Als mir diese Geschichte plötzlich in den Sinn kam, wusste ich: „Das muss ich doch auch können! Ich weiß doch, dass meine Energie extrem kommunikativ ist!“ Also wurde ich still und wandte mich innerlich meinem geliebten Rasenmäher zu. Das Erste, was ich von ihm wissen wollte, war, ob ich vielleicht doch falsch lag und er inzwischen einfach viel zu alt war – ich wollte wissen, ob unsere gemeinsame Zeit schon abgelaufen war.

 

Die Antwort kam tatsächlich sofort – und sie klang so niedlich! Mein Rasenmäher war ein so bezauberndes, aufgewecktes Kerlchen: „NEIN! Bist du verrückt?!“ rief er, „Auf gar keinen Fall ist unsere Zeit schon vorbei, noch lange nicht! Ich will bei dir sein und für dich arbeiten! Du hast mich so schön rausgeputzt und ich mag es so, dass du mich so sehr magst!“

 

Wow! Was für eine berührende Erfahrung! Ich atmete unendlich erleichtert auf – jetzt hatte ich wieder Hoffnung, dass doch noch alles irgendwie in Ordnung kommen könnte. Also fragte ich weiter: „Aber warum funktionierst du nicht mehr? Was soll ich machen? Was brauchst du?“

 

Und dann ploppte nur ein einziges Wort schrill in mir auf: ZÜNDKERZE. Es war so klar und deutlich, dass es mich erschütterte.

 

Bernd hatte mir kurz den Rasenmäher erklärt, so dass ich immerhin wusste, dass so etwas wie eine „Zündkerze“ existierte, wo sie saß und wie man sie reinigte. Also kaufte ich einen Zündkerzenschlüssel, schraubte die Zündkerze heraus und sah, dass an ihrer Spitze lauter schwarzes Zeug klebte.
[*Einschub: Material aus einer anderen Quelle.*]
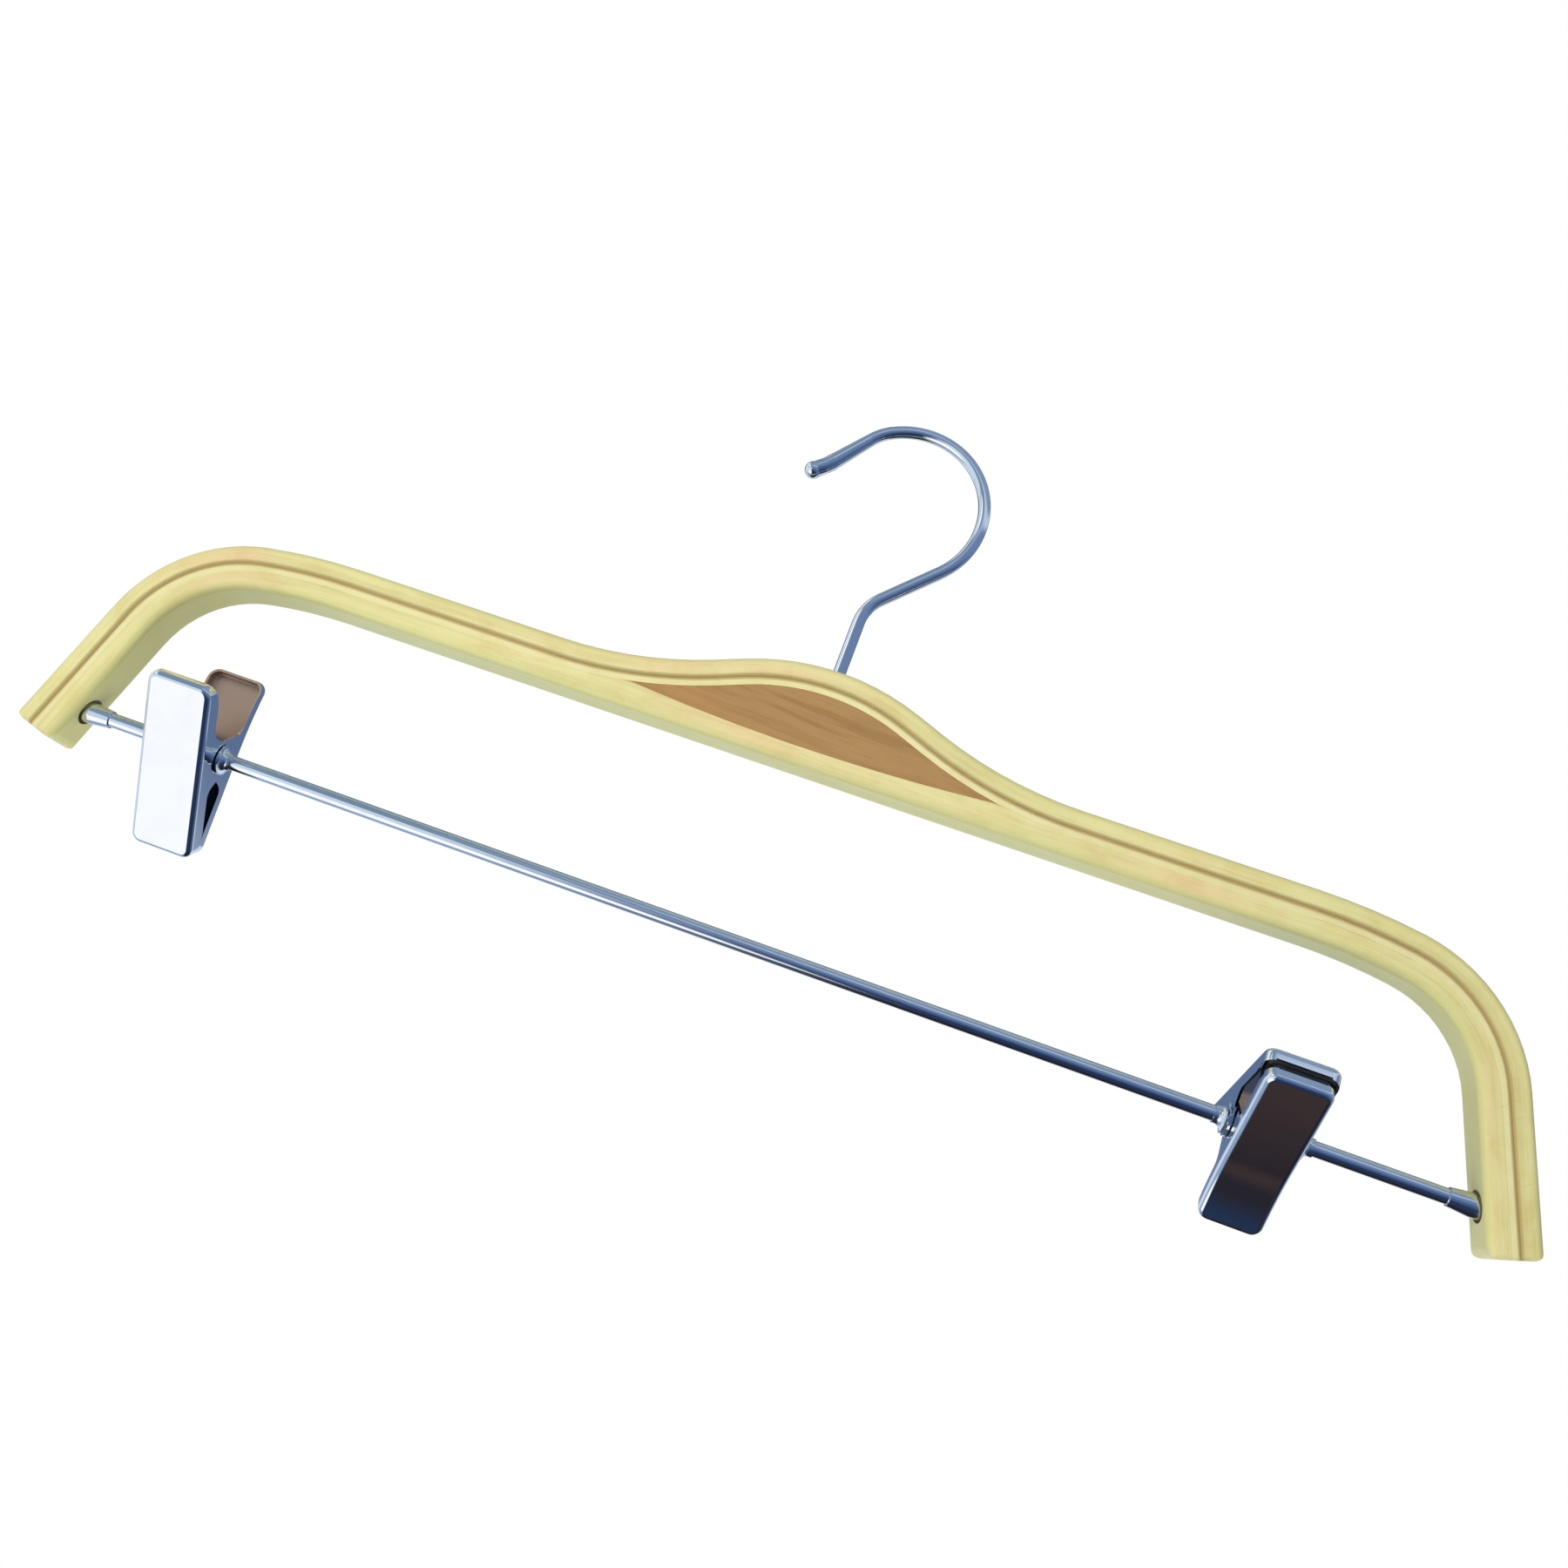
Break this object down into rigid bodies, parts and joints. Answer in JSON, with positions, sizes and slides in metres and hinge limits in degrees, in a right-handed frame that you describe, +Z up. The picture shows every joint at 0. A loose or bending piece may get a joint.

Ich schrubbte sie mit einer Drahtbürste sauber, schraubte sie wieder ein und... mein Rasenmäher sprang an und röhrte kerngesund los, mit seinem ohrenbetäubenden Geknatter!

 

Ich war so überglücklich und fühlte mich nach dieser Erfahrung so viel besser gerüstet für mein Leben! Ich wusste jetzt, dass ich viel mehr Probleme lösen konnte als bisher und nicht mehr wegen jedem Pups einen Fachmann finden und bezahlen musste. Ich wusste jetzt, dass ich auf diese Weise mit allem in meiner Welt direkt kommunizieren konnte. Was für eine unglaubliche Bereicherung!

 

Später wurde mir sogar noch klar, warum die Zündkerze überhaupt so verrußt war. Der Motor lief manchmal sehr ungleichmäßig. Dann klang er, als würde er gleich absterben – und im nächsten Moment funktionierte er doch wieder einwandfrei. Immer genau dann, wenn er so unrund lief, blieb dieses schwarze Zeug an der Zündkerze kleben. Mein geliebter Rasenmäher erklärte mir höchstpersönlich in unserer neuen Geheimsprache, dass das Problem unglaublich banal war: Wenn der Tank nicht ganz voll war, konnte der Motor manchmal kein Benzin ziehen, wenn der Mäher schief stand. Aber er stand fast immer schräg, weil das Grundstück an einem Hang am Waldrand lag und der Boden ziemlich hoppelig war. Ich brauchte nur sicherstellen, dass der Tank mindestens halb voll war – und das Problem trat nie wieder auf.

 

Diese Geschichte – meine Rasenmäher-Lovestory – erzähle ich dir, um dir zu zeigen: Deine Energie ist überall. Alles besteht aus ihr – jeder Baum, jedes Blatt, jeder Tisch, jeder Ziegelstein, sogar jeder Rasenmäher. Sie hat kein Gesicht, das du mit deinen Augen sehen kannst, aber du kannst fühlen, dass all diese Dinge lebendige Wesen sind. Und zwar keine Wesen, die getrennt von dir sind, sondern sie alle zusammen sind das Wesen, das du bist. Sobald du dich daran erinnerst, wird es ganz natürlich, mit deiner Energie zu kommunizieren. Und dann wirst du begreifen, dass sie immer dein Freund war – und niemals dein Gegner.